Peu connu pour sa mesure, Florentino Pérez a même cru tenir l’équipe parfaite suite à la victoire en Supercoupe d’Europe. Face à un Séville inoffensif, toujours en rodage après de nombreuses arrivées, le Real n’a fait qu’une bouchée de cette finale. Une victoire 2-0 et un jeu délicat, il n’en fallait pas plus au magnat du BTP espagnol pour s’octroyer une légitimité sportive. De fait, les recommandations de Carlo Ancelotti ont été balayées d’un revers de main.
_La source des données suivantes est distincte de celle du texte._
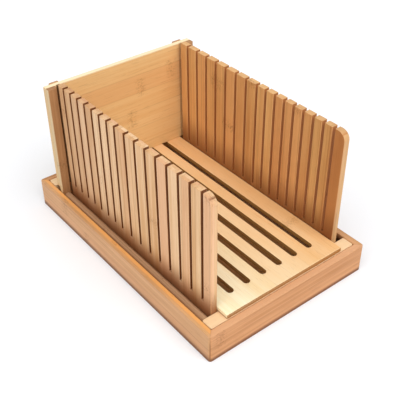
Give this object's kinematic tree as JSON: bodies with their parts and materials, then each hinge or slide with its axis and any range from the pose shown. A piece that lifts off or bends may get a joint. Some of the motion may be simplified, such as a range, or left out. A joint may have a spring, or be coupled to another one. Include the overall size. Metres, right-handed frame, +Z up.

Après avoir accepté le refus du coach italien de recruter Luis Suárez, Florentino s’est lâché. Exit Ángel Di María et ses exigences salariales jugées astronomiques, adios Xabi Alonso et ses doutes de ne plus être un titulaire à part entière. Deux décisions qui sont allées à l’encontre de la volonté de Carlo. Une désillusion à ses yeux, tant les deux hommes restaient des hommes forts de son système. Dès l’aller de l’autre Supercoupe, celle d’Espagne, le mâchement du chewing-gum est devenu plus stressé, les maux de tête répétitifs. Avec l’entrée de James Rodríguez en seconde période, son 4-4-3 habituel s’est mué en 4-2-4 sans contrôle ni emprise sur le jeu. Le fameux équilibre est à retrouver.
Guerre de clans
Cette situation frileuse entre l’exécutif et le sportif ne date pas de cet été. Déjà, dès son arrivée l’an dernier, Carlo Ancelotti n’avait que moyennement apprécié les coups de pression du principal mandataire de l’institution blanche. Isco, Illarramendi et Bale, recrues phares du mercato, devaient jouer selon les principes de Florentino. L’entraîneur italien s’est exécuté pour ne faire que renforcer son opinion : l’Andalou s’est révélé trop indolent et le Basque immature. Xabi Alonso, Di María et Modrić ont fait mieux que garder la main et se sont imposés comme l’épine dorsale du succès. Du gagnant-gagnant, sauf pour le señor Pérez. Durant le marché estival, il a imposé ses choix et fait naître de nouveaux clans dans le vestiaire. Ainsi, les « vétérans » , Cristiano Ronaldo en tête, ont haussé le ton. Plus que des piques envers celui qui le paie, Cristiano a fait l’éloge d’Ancelotti, qui « sait ce dont l’équipe a besoin » et que l’on doit « laisser travailler tranquillement » . Une sortie qui n’a pas plu à Florentino Pérez et aux petits nouveaux, et qui pourrait créer des distorsions à la Ciudad Real Madrid. Bref, en un peu moins de deux mois, tout, ou presque, est à rebâtir pour Carlo Ancelotti, tant sur qu’en dehors des prés. La belle affaire, à quelques heures d’un derby face au champion d’Espagne.